## Aim
Restate all of the data exactly.

## Supplied data
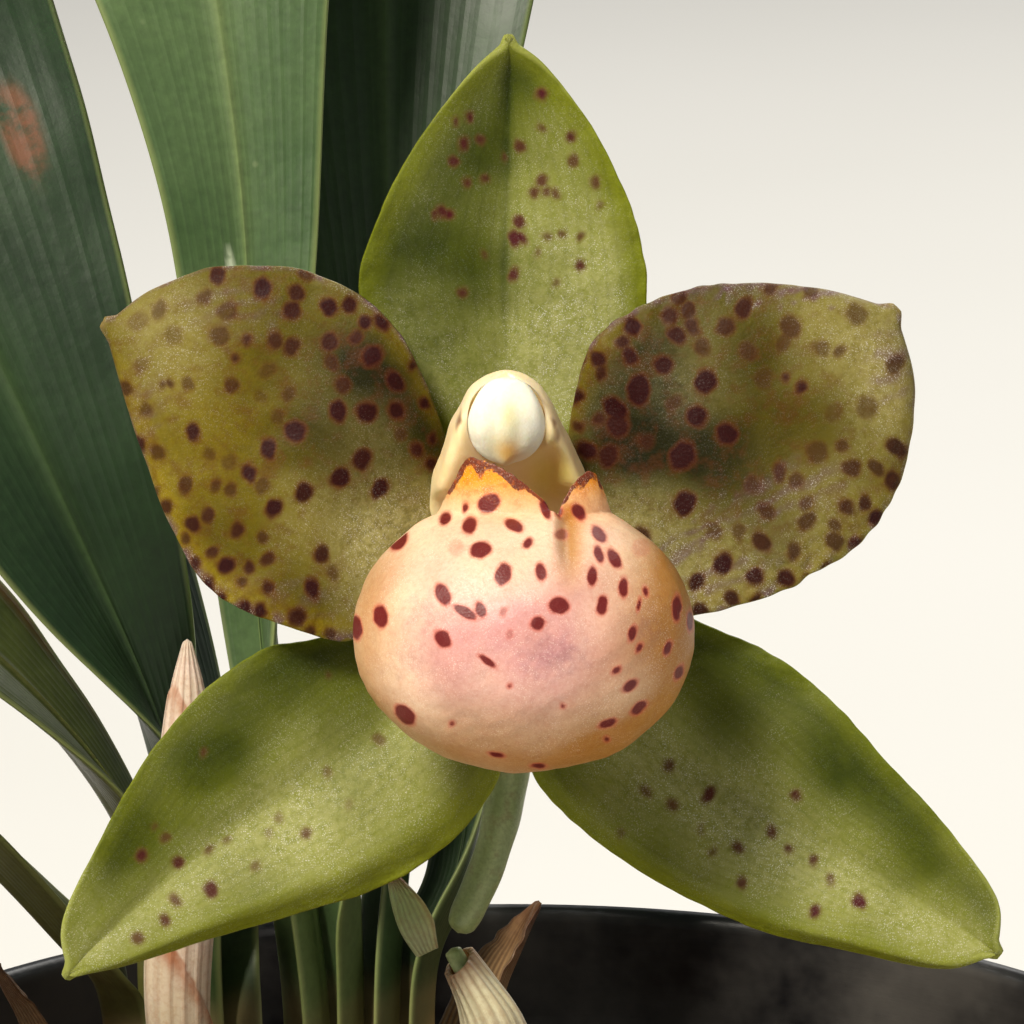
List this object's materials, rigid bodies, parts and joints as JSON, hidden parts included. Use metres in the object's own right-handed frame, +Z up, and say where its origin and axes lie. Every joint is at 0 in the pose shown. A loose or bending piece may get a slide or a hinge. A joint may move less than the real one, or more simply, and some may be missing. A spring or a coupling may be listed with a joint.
{
  "type": "potted orchid",
  "caption": "Potted orchid with a fan of strap leaves and one open green-yellow flower whose round, spotted lip is a hollow pouch; set in bark in a tapered plastic pot.",
  "frame": {"origin": "middle of the pot's flat underside, on the ground it stands on", "axes": "+Z up out of the pot, -Y towards the viewer of the flower, +X to the right as the flower is seen"},
  "size_m": [0.0991, 0.1024, 0.1624],
  "materials": {
    "leaf": "satin",
    "leaf_olive": "satin",
    "sepal": "satin",
    "petal": "satin",
    "lip": "satin",
    "column": "satin",
    "anther": "satin",
    "stalk": "satin",
    "bract": "satin",
    "sheath": "satin",
    "paper": "matte",
    "root": "matte",
    "bark": "matte",
    "pot": "satin"
  },
  "bodies": {
    "root": {"pot": "pot", "bark_mix": "bark", "stem_base": "stalk", "root_1": "root", "root_2": "root", "root_3": "root", "root_4": "root", "leaf_1": "leaf", "leaf_2": "leaf", "leaf_3": "leaf", "leaf_4": "leaf_olive", "leaf_5": "leaf_olive", "leaf_6": "leaf", "leaf_7": "leaf", "leaf_8": "leaf", "sheath_left": "paper", "sheath_right": "paper", "young_shoot": "sheath", "scape": "stalk", "scape_sheath": "sheath", "dorsal_sepal": "sepal", "lateral_sepal_left": "sepal", "lateral_sepal_right": "sepal", "petal_left": "petal", "petal_right": "petal", "lip": "lip", "callus": "lip", "column": "column", "anther_cap": "anther", "ovary": "stalk", "floral_bract": "bract"}
  },
  "joints": []
}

## Exercise output
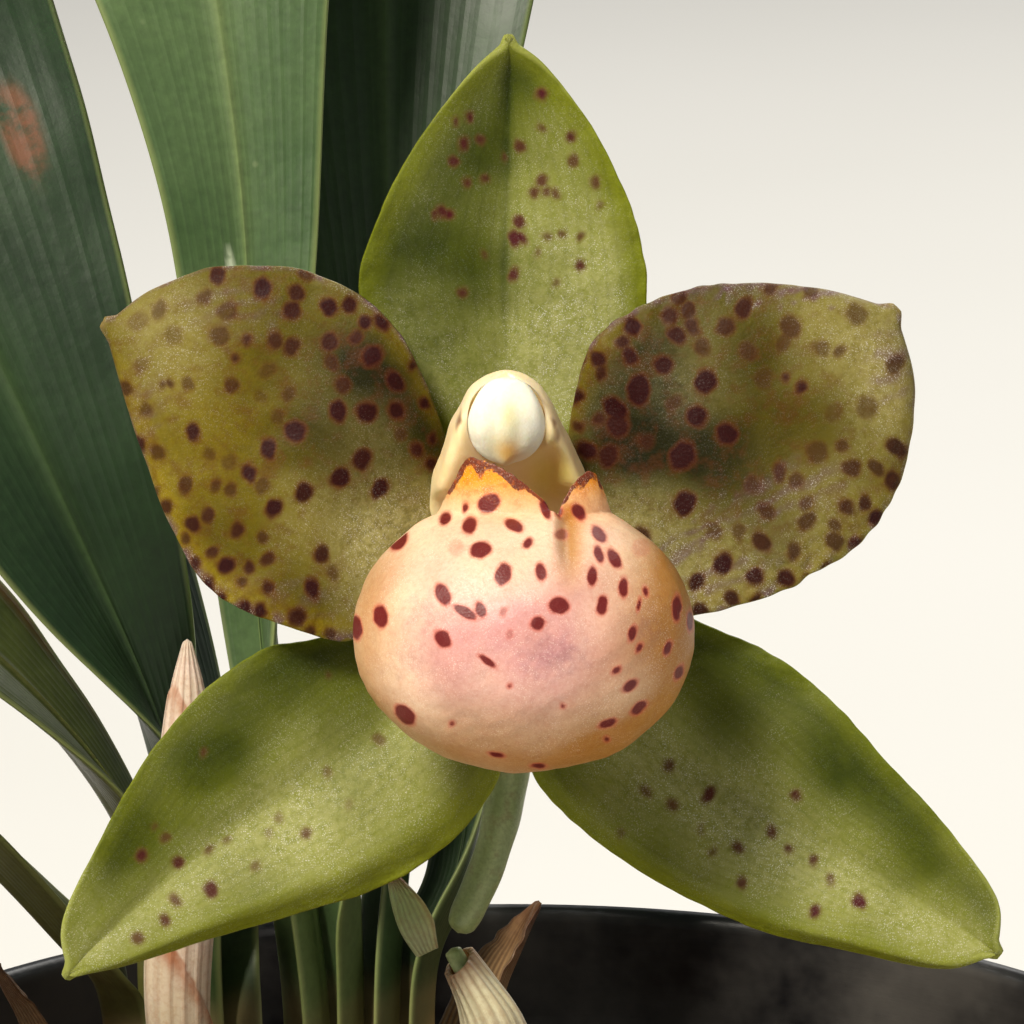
List this object's materials, rigid bodies, parts and joints as JSON, hidden parts included. Use metres in the object's own right-handed frame, +Z up, and say where its origin and axes lie. Every joint is at 0 in the pose shown. A loose or bending piece may get a slide or a hinge. A joint may move less than the real one, or more simply, and some may be missing. A spring or a coupling may be listed with a joint.
{
  "type": "potted orchid",
  "caption": "Potted orchid with a fan of strap leaves and one open green-yellow flower whose round, spotted lip is a hollow pouch; set in bark in a tapered plastic pot.",
  "frame": {"origin": "middle of the pot's flat underside, on the ground it stands on", "axes": "+Z up out of the pot, -Y towards the viewer of the flower, +X to the right as the flower is seen"},
  "size_m": [0.0991, 0.1024, 0.1624],
  "materials": {
    "leaf": "satin",
    "leaf_olive": "satin",
    "sepal": "satin",
    "petal": "satin",
    "lip": "satin",
    "column": "satin",
    "anther": "satin",
    "stalk": "satin",
    "bract": "satin",
    "sheath": "satin",
    "paper": "matte",
    "root": "matte",
    "bark": "matte",
    "pot": "satin"
  },
  "bodies": {
    "root": {"pot": "pot", "bark_mix": "bark", "stem_base": "stalk", "root_1": "root", "root_2": "root", "root_3": "root", "root_4": "root", "leaf_1": "leaf", "leaf_2": "leaf", "leaf_3": "leaf", "leaf_4": "leaf_olive", "leaf_5": "leaf_olive", "leaf_6": "leaf", "leaf_7": "leaf", "leaf_8": "leaf", "sheath_left": "paper", "sheath_right": "paper", "young_shoot": "sheath", "scape": "stalk", "scape_sheath": "sheath", "dorsal_sepal": "sepal", "lateral_sepal_left": "sepal", "lateral_sepal_right": "sepal", "petal_left": "petal", "petal_right": "petal", "lip": "lip", "callus": "lip", "column": "column", "anther_cap": "anther", "ovary": "stalk", "floral_bract": "bract"}
  },
  "joints": []
}